Fields’ parents divorced when he was three years old. Although he sang in church as a youth, he never took it seriously. “I was singing just because I could and didn’t know any better,” he chuckles. He picked up piano and drums along the way. However, his passion was football. Throughout high school, he played safety and running back positions and dreamed of a professional career in the NFL. Around the same time, he formed a twelve-member gospel ensemble, Prosperity. He wrote all the songs for their debut digital EP. “When it was time to get the thing done, everybody backed out,” he recalls. “So, I took my own money and did everything. Then, I thought about it and realized that I don’t need a group if I wrote all the music and led all the songs. I can do it myself.”

In 2017, Fields issued his first solo single, “Wanna Be Made,” an uplifting ballad of spiritual renewal. Two years later, he showed up with the Caribbean-flavored jam, “Always Come Back to You.”  Then, last year, Fields dropped a worship-styled congregational number entitled, “I’ve Seen Him Do It.” His zeal for football ebbed when he realized music was his true calling. “I simply had lost the love for it after I learned that singing was my purpose,” he adds.

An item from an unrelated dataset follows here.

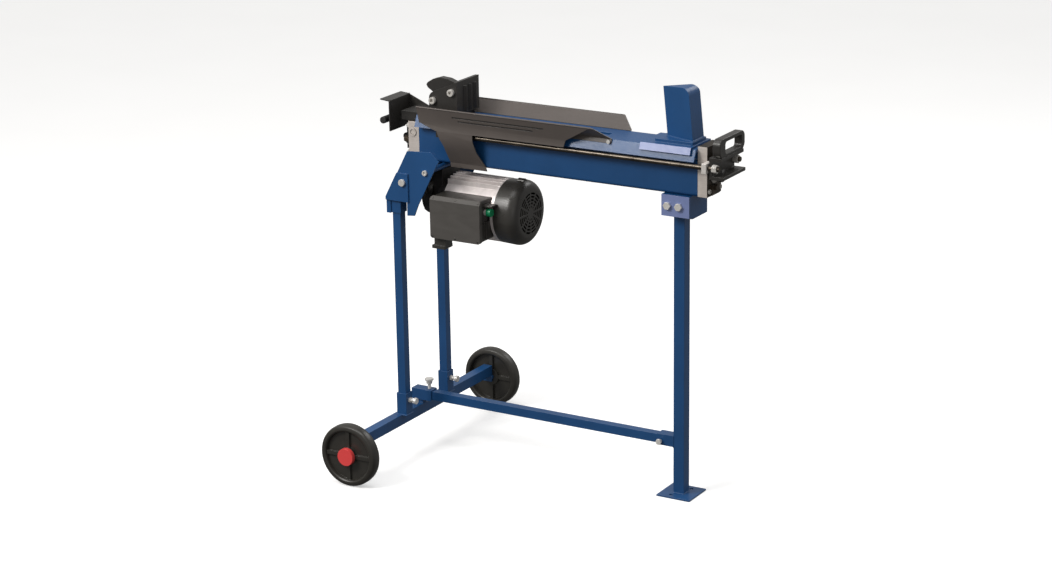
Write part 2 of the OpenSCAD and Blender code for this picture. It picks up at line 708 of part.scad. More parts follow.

“Make It Alright” shows Fields has great purpose and promise as an artist and tunesmith. “I write my songs as a county writer does; I tell a story,” he explains. “I like Garth Brooks, Aaron Neville. Ray Charles is my favorite country singer.  I also like Michael Jackson, Marvin Gaye, and James Brown. Marvin can go from low to high. James was just funk. MJ was a chameleon. Whatever stage or genre of music you put him on, he could adapt to it. That’s what I am to do.”